С чужого на свой и обратно - [48]
Маркетингкабра, если кто помнит про чупакабру и макабру.
И вот в кабинете для допросов номер один (кабинета для допросов номер два в этом крохотном полицейском участке нет) арестованному наконец задают коварный вопрос:
– Вы признались в совершении кражи. Благодарю за искренность. Но для чего вам были нужны эти щетки?
– Как для чего? Для гигиены полости рта, сэр. Это же совершенно необходимая вещь!
– Понимаю. Но для чего целых двадцать три штуки?
– У меня большая семья в Польше!
Молодой констебль смотрит на меня. «Я, что ли, свихнулся?» – читаю вопрос в его глазах. Тепло улыбаюсь в ответ: «И ты тоже, констебль!».
Прекрасный день. Нежное солнце. Дождик тоже прекрасный. Shower, как говорят островитяне, душ. И снова солнышко.
Неделя проходит в какой-то тихой эйфории. Все получается! Внешне. А внутри тишина. Такая, какая нужна. Работа по мелочам, иногда интересным, никаких драм, максимум мордобитие по пьяному делу.
Но в четверг вечером в голове начинает звучать – нет, вначале чуть-чуть слышаться, а затем уже греметь самым что ни есть обсессивно-компульсивным образом: «Эта последняя неделя». Я не люблю эту песню – польский вариант старой русской песни «Утомленное солнце тихо с морем прощалось». Честнее сказать, что первоисточник – польский, но поскольку первым услышался русский вариант, то как-то так и осталось. Кстати, польскому переводчику, который перевел название фильма Никиты Михалкова как «Спаленные солнцем», не мешало бы поискать себе другую работу. Мне больно смотреть этот фильм. Помню, пошла в кинотеатр «Повисле» вместе с сыном и увидела в зале, полном чужих людей, то, что сотворили с моей семьей; то, о чем мама всегда молчала. Этим польские матери отличаются от русских.
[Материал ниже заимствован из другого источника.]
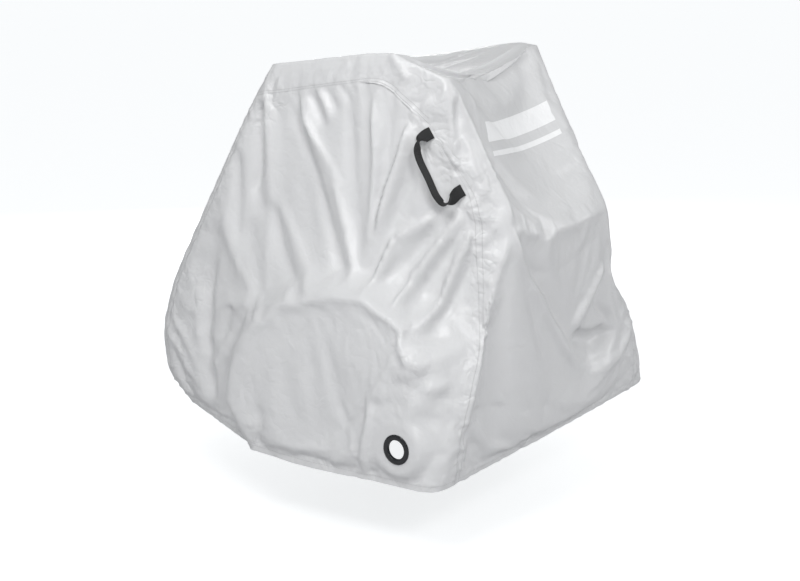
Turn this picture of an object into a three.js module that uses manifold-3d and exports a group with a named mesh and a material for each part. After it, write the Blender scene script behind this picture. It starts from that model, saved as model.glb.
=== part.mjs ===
// A fitted storage cover of thin coated cloth, shown draped: two side panels, one long centre
// panel that runs from the nose over the roof and down the rear, a webbing handle sewn into the
// near seam, and a plastic eyelet for a lock near the hem.
// Millimetres. x runs from the nose to the rear, y from the near side to the far side, z up.
// Heights in the tables are above the floor, and the finished group hangs from the point under
// its roof that carries it.
import * as THREE from "three";
import { mergeVertices } from "three/addons/utils/BufferGeometryUtils.js";
import Module from "manifold-3d";

const CLOTH_THICK = 2;
const SEAM_GAP = 0.3;

// How finely the cloth is divided.
const SIDE_COLUMNS = 30;
const SIDE_ROWS = 24;
const ACROSS_COLUMNS = 20;
const BAND_ROWS = 2;

// The cover's outline at eight levels, from the roof's edge down to the hem. Half widths are
// measured from the middle line. drop is how much lower the far side lies than the near one,
// and soft is how gently the cloth bends at that level, in levels.
const SECTIONS = [
  { name: "edge",  frontX: -283, frontHalf: 290, frontZ: 966, sideX:   50, sideHalf: 294, sideZ: 1015,
    nearX: 180, nearHalf: 270, nearZ: 962, farX:  35, farHalf: 290, farZ: 984, drop: 24, soft: 0.10 },
  { name: "seam",  frontX: -325, frontHalf: 300, frontZ: 900, sideX:   35, sideHalf: 318, sideZ:  915,
    nearX: 214, nearHalf: 262, nearZ: 866, farX: 104, farHalf: 278, farZ: 872, drop: 12, soft: 0.30 },
  { name: "upper", frontX: -380, frontHalf: 308, frontZ: 805, sideX:   20, sideHalf: 342, sideZ:  800,
    nearX: 254, nearHalf: 248, nearZ: 764, farX: 180, farHalf: 255, farZ: 765, drop:  6, soft: 0.40 },
  { name: "shelf", frontX: -463, frontHalf: 316, frontZ: 655, sideX:    5, sideHalf: 368, sideZ:  670,
    nearX: 305, nearHalf: 230, nearZ: 670, farX: 280, farHalf: 216, farZ: 646, drop:  0, soft: 0.20 },
  { name: "arch",  frontX: -566, frontHalf: 322, frontZ: 475, sideX:    0, sideHalf: 398, sideZ:  515,
    nearX: 290, nearHalf: 280, nearZ: 500, farX: 284, farHalf: 240, farZ: 500, drop:  0, soft: 0.35 },
  { name: "nose",  frontX: -612, frontHalf: 322, frontZ: 350, sideX:    0, sideHalf: 420, sideZ:  370,
    nearX: 286, nearHalf: 355, nearZ: 350, farX: 284, farHalf: 345, farZ: 355, drop:  0, soft: 0.40 },
  { name: "under", frontX: -600, frontHalf: 318, frontZ: 245, sideX:  -50, sideHalf: 432, sideZ:  240,
    nearX: 280, nearHalf: 402, nearZ: 240, farX: 279, farHalf: 395, farZ: 255, drop:  0, soft: 0.40 },
  { name: "hem",   frontX: -550, frontHalf: 300, frontZ: 197, sideX: -165, sideHalf: 432, sideZ:  150,
    nearX: 266, nearHalf: 424, nearZ: 152, farX: 268, farHalf: 418, farZ: 208, drop:  0, soft: 0.10 },
];
const HEM_LEVEL = SECTIONS.length - 1;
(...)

Польские пережили столько, что рассказывают детям о трещине, которая пролегла между людьми за пределами семьи. Русским матерям довелось пережить столько, что лучше об этом умолчать. Вот меня и замкнуло на этих «Утомленных солнцем». Я потеряла дар речи. Мы выходили из кино. Сын спросил меня: «Мама, а что это был за летающий и взрывающийся апельсин?». – «Шаровая молния, сынок» – ответила я. «А как это будет по-польски?» – спросил он. Я сказала: «Не знаю».
А ведь я знала, что по-польски она называется piorun kulisty. Но я едва могла говорить, и притом только по-русски. Мне стало как-то одиноко и страшно от того, что мой сын не знает, что это за шаровая молния, что он действительно не знает, не понял, понятия не имеет, о чем идет речь в этом фильме – и о том, что произошло в нашей семье. Так мне стало жаль – моего деда, сожранного ГУЛАГом; бабку, каждый день ждавшую его; дядю Мишу, утонувшего в Волге под Сталинградом; другую бабку, тоже ждавшую его каждый день. Себя мне тоже стало жалко. Живу на чужбине, и собственный сын меня не понимает.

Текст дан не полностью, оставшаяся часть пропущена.